Source material.
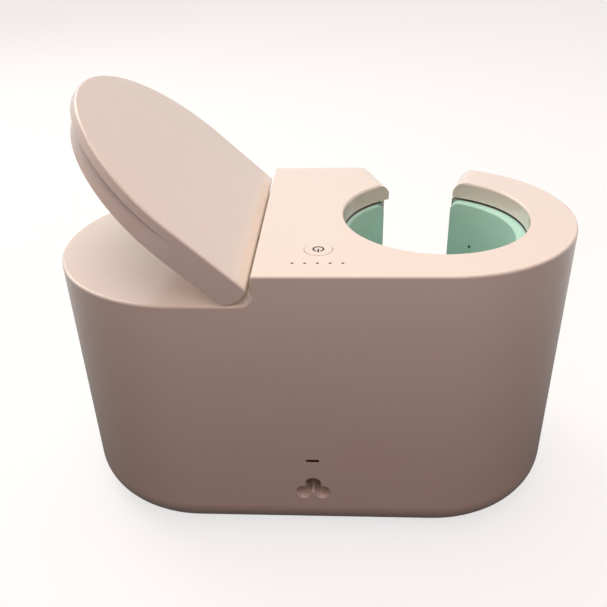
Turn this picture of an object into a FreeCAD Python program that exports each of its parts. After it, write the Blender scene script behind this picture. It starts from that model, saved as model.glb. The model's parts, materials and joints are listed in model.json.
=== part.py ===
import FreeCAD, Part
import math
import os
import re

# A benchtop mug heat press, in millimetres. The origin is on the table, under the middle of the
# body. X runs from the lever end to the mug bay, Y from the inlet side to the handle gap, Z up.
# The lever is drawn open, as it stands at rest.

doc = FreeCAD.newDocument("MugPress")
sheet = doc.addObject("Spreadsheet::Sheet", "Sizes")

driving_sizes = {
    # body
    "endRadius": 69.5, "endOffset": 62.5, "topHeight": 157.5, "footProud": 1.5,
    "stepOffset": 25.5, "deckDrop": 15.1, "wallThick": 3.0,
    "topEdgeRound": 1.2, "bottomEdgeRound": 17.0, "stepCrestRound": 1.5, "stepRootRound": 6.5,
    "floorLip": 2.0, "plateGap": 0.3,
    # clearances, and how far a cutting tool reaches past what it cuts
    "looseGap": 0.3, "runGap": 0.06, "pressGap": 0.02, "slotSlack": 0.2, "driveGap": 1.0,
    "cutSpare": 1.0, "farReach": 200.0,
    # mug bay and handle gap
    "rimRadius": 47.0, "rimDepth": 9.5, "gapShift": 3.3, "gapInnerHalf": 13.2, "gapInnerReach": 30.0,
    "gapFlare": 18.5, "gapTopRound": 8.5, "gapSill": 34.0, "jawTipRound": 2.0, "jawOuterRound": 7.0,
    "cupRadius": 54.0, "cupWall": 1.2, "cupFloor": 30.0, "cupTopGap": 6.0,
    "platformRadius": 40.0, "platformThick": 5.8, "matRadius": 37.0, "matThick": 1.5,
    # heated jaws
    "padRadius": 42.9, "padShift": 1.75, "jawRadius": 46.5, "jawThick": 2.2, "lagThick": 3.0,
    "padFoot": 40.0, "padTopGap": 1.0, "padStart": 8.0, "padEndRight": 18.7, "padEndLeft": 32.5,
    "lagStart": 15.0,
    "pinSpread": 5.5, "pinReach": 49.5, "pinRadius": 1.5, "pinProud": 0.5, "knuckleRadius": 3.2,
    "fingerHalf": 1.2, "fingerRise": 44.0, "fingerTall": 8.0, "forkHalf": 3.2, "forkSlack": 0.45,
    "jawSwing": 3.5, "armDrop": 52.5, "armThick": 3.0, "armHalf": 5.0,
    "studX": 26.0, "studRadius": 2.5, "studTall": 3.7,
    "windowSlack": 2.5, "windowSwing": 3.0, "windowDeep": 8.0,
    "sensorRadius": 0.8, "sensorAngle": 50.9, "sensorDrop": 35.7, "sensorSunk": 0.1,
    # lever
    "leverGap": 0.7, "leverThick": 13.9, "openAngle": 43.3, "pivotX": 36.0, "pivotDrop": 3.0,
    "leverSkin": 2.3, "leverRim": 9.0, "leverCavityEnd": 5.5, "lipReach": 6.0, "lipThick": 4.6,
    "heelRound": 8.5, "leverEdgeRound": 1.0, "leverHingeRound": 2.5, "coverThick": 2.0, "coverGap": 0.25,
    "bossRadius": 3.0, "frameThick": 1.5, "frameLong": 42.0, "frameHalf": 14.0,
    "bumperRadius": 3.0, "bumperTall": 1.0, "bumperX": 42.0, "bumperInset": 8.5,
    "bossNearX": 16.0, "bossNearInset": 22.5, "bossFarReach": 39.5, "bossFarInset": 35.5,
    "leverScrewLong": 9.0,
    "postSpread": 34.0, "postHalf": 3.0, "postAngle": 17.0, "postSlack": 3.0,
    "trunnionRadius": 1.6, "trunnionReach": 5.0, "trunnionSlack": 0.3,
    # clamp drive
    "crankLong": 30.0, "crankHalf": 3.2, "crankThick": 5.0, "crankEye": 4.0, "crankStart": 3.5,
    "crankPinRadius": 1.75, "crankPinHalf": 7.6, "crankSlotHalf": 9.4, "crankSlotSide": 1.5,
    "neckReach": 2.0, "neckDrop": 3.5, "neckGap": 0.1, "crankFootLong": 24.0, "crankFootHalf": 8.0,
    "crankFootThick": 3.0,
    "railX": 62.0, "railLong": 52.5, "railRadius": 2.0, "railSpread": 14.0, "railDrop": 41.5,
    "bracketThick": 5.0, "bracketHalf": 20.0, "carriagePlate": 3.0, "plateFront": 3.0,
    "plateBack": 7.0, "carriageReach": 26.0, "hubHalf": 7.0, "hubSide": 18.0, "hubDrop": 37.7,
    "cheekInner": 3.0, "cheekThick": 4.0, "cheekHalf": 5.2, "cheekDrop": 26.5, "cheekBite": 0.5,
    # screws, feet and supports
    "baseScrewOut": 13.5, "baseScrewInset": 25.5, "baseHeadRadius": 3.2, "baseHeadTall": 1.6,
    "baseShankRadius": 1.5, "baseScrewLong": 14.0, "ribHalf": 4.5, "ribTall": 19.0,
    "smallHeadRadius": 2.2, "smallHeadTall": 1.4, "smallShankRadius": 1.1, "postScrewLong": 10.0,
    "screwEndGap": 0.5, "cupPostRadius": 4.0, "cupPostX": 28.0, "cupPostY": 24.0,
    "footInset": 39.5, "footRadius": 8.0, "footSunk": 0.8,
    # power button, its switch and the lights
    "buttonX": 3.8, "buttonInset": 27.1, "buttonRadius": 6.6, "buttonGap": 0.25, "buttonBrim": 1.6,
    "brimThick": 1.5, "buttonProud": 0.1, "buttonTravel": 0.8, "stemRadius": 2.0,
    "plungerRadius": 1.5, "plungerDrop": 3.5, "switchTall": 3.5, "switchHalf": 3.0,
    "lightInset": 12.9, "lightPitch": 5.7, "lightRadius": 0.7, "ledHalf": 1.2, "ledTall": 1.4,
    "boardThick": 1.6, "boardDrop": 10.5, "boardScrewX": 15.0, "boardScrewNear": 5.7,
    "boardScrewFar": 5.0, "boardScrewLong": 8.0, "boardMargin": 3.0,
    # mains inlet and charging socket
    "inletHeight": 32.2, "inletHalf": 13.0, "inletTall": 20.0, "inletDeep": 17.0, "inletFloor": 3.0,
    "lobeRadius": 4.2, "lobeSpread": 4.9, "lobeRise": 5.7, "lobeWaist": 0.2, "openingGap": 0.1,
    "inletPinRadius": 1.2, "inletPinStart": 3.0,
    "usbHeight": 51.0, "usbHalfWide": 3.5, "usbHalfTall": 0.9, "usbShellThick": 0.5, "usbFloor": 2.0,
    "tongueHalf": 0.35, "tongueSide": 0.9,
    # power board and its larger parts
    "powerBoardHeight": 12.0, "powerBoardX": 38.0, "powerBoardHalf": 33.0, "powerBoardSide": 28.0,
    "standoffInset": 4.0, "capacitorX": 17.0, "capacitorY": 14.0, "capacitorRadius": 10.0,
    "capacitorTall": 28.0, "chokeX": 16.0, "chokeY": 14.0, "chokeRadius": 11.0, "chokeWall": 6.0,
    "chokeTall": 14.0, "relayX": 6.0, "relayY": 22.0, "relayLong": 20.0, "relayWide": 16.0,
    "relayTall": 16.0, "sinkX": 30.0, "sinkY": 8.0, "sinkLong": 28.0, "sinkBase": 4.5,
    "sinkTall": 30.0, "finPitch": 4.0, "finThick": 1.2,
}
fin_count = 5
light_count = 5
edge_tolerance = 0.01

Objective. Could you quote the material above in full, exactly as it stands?

Exercise result.
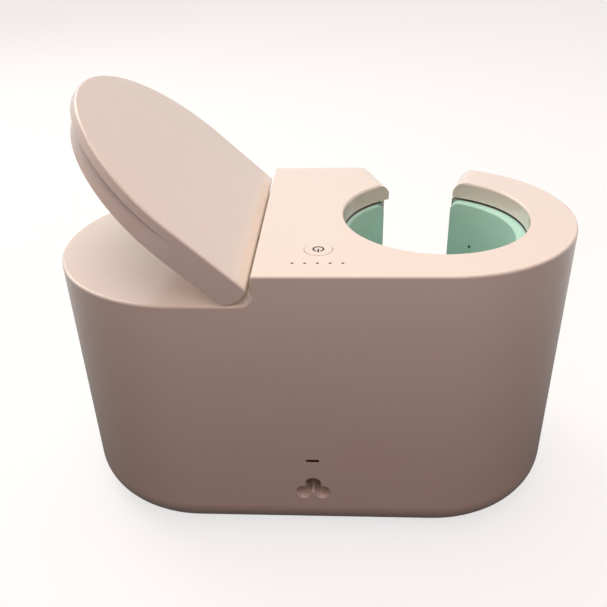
Turn this picture of an object into a FreeCAD Python program that exports each of its parts. After it, write the Blender scene script behind this picture. It starts from that model, saved as model.glb. The model's parts, materials and joints are listed in model.json.
=== part.py ===
import FreeCAD, Part
import math
import os
import re

# A benchtop mug heat press, in millimetres. The origin is on the table, under the middle of the
# body. X runs from the lever end to the mug bay, Y from the inlet side to the handle gap, Z up.
# The lever is drawn open, as it stands at rest.

doc = FreeCAD.newDocument("MugPress")
sheet = doc.addObject("Spreadsheet::Sheet", "Sizes")

driving_sizes = {
    # body
    "endRadius": 69.5, "endOffset": 62.5, "topHeight": 157.5, "footProud": 1.5,
    "stepOffset": 25.5, "deckDrop": 15.1, "wallThick": 3.0,
    "topEdgeRound": 1.2, "bottomEdgeRound": 17.0, "stepCrestRound": 1.5, "stepRootRound": 6.5,
    "floorLip": 2.0, "plateGap": 0.3,
    # clearances, and how far a cutting tool reaches past what it cuts
    "looseGap": 0.3, "runGap": 0.06, "pressGap": 0.02, "slotSlack": 0.2, "driveGap": 1.0,
    "cutSpare": 1.0, "farReach": 200.0,
    # mug bay and handle gap
    "rimRadius": 47.0, "rimDepth": 9.5, "gapShift": 3.3, "gapInnerHalf": 13.2, "gapInnerReach": 30.0,
    "gapFlare": 18.5, "gapTopRound": 8.5, "gapSill": 34.0, "jawTipRound": 2.0, "jawOuterRound": 7.0,
    "cupRadius": 54.0, "cupWall": 1.2, "cupFloor": 30.0, "cupTopGap": 6.0,
    "platformRadius": 40.0, "platformThick": 5.8, "matRadius": 37.0, "matThick": 1.5,
    # heated jaws
    "padRadius": 42.9, "padShift": 1.75, "jawRadius": 46.5, "jawThick": 2.2, "lagThick": 3.0,
    "padFoot": 40.0, "padTopGap": 1.0, "padStart": 8.0, "padEndRight": 18.7, "padEndLeft": 32.5,
    "lagStart": 15.0,
    "pinSpread": 5.5, "pinReach": 49.5, "pinRadius": 1.5, "pinProud": 0.5, "knuckleRadius": 3.2,
    "fingerHalf": 1.2, "fingerRise": 44.0, "fingerTall": 8.0, "forkHalf": 3.2, "forkSlack": 0.45,
    "jawSwing": 3.5, "armDrop": 52.5, "armThick": 3.0, "armHalf": 5.0,
    "studX": 26.0, "studRadius": 2.5, "studTall": 3.7,
    "windowSlack": 2.5, "windowSwing": 3.0, "windowDeep": 8.0,
    "sensorRadius": 0.8, "sensorAngle": 50.9, "sensorDrop": 35.7, "sensorSunk": 0.1,
    # lever
    "leverGap": 0.7, "leverThick": 13.9, "openAngle": 43.3, "pivotX": 36.0, "pivotDrop": 3.0,
    "leverSkin": 2.3, "leverRim": 9.0, "leverCavityEnd": 5.5, "lipReach": 6.0, "lipThick": 4.6,
    "heelRound": 8.5, "leverEdgeRound": 1.0, "leverHingeRound": 2.5, "coverThick": 2.0, "coverGap": 0.25,
    "bossRadius": 3.0, "frameThick": 1.5, "frameLong": 42.0, "frameHalf": 14.0,
    "bumperRadius": 3.0, "bumperTall": 1.0, "bumperX": 42.0, "bumperInset": 8.5,
    "bossNearX": 16.0, "bossNearInset": 22.5, "bossFarReach": 39.5, "bossFarInset": 35.5,
    "leverScrewLong": 9.0,
    "postSpread": 34.0, "postHalf": 3.0, "postAngle": 17.0, "postSlack": 3.0,
    "trunnionRadius": 1.6, "trunnionReach": 5.0, "trunnionSlack": 0.3,
    # clamp drive
    "crankLong": 30.0, "crankHalf": 3.2, "crankThick": 5.0, "crankEye": 4.0, "crankStart": 3.5,
    "crankPinRadius": 1.75, "crankPinHalf": 7.6, "crankSlotHalf": 9.4, "crankSlotSide": 1.5,
    "neckReach": 2.0, "neckDrop": 3.5, "neckGap": 0.1, "crankFootLong": 24.0, "crankFootHalf": 8.0,
    "crankFootThick": 3.0,
    "railX": 62.0, "railLong": 52.5, "railRadius": 2.0, "railSpread": 14.0, "railDrop": 41.5,
    "bracketThick": 5.0, "bracketHalf": 20.0, "carriagePlate": 3.0, "plateFront": 3.0,
    "plateBack": 7.0, "carriageReach": 26.0, "hubHalf": 7.0, "hubSide": 18.0, "hubDrop": 37.7,
    "cheekInner": 3.0, "cheekThick": 4.0, "cheekHalf": 5.2, "cheekDrop": 26.5, "cheekBite": 0.5,
    # screws, feet and supports
    "baseScrewOut": 13.5, "baseScrewInset": 25.5, "baseHeadRadius": 3.2, "baseHeadTall": 1.6,
    "baseShankRadius": 1.5, "baseScrewLong": 14.0, "ribHalf": 4.5, "ribTall": 19.0,
    "smallHeadRadius": 2.2, "smallHeadTall": 1.4, "smallShankRadius": 1.1, "postScrewLong": 10.0,
    "screwEndGap": 0.5, "cupPostRadius": 4.0, "cupPostX": 28.0, "cupPostY": 24.0,
    "footInset": 39.5, "footRadius": 8.0, "footSunk": 0.8,
    # power button, its switch and the lights
    "buttonX": 3.8, "buttonInset": 27.1, "buttonRadius": 6.6, "buttonGap": 0.25, "buttonBrim": 1.6,
    "brimThick": 1.5, "buttonProud": 0.1, "buttonTravel": 0.8, "stemRadius": 2.0,
    "plungerRadius": 1.5, "plungerDrop": 3.5, "switchTall": 3.5, "switchHalf": 3.0,
    "lightInset": 12.9, "lightPitch": 5.7, "lightRadius": 0.7, "ledHalf": 1.2, "ledTall": 1.4,
    "boardThick": 1.6, "boardDrop": 10.5, "boardScrewX": 15.0, "boardScrewNear": 5.7,
    "boardScrewFar": 5.0, "boardScrewLong": 8.0, "boardMargin": 3.0,
    # mains inlet and charging socket
    "inletHeight": 32.2, "inletHalf": 13.0, "inletTall": 20.0, "inletDeep": 17.0, "inletFloor": 3.0,
    "lobeRadius": 4.2, "lobeSpread": 4.9, "lobeRise": 5.7, "lobeWaist": 0.2, "openingGap": 0.1,
    "inletPinRadius": 1.2, "inletPinStart": 3.0,
    "usbHeight": 51.0, "usbHalfWide": 3.5, "usbHalfTall": 0.9, "usbShellThick": 0.5, "usbFloor": 2.0,
    "tongueHalf": 0.35, "tongueSide": 0.9,
    # power board and its larger parts
    "powerBoardHeight": 12.0, "powerBoardX": 38.0, "powerBoardHalf": 33.0, "powerBoardSide": 28.0,
    "standoffInset": 4.0, "capacitorX": 17.0, "capacitorY": 14.0, "capacitorRadius": 10.0,
    "capacitorTall": 28.0, "chokeX": 16.0, "chokeY": 14.0, "chokeRadius": 11.0, "chokeWall": 6.0,
    "chokeTall": 14.0, "relayX": 6.0, "relayY": 22.0, "relayLong": 20.0, "relayWide": 16.0,
    "relayTall": 16.0, "sinkX": 30.0, "sinkY": 8.0, "sinkLong": 28.0, "sinkBase": 4.5,
    "sinkTall": 30.0, "finPitch": 4.0, "finThick": 1.2,
}
fin_count = 5
light_count = 5
edge_tolerance = 0.01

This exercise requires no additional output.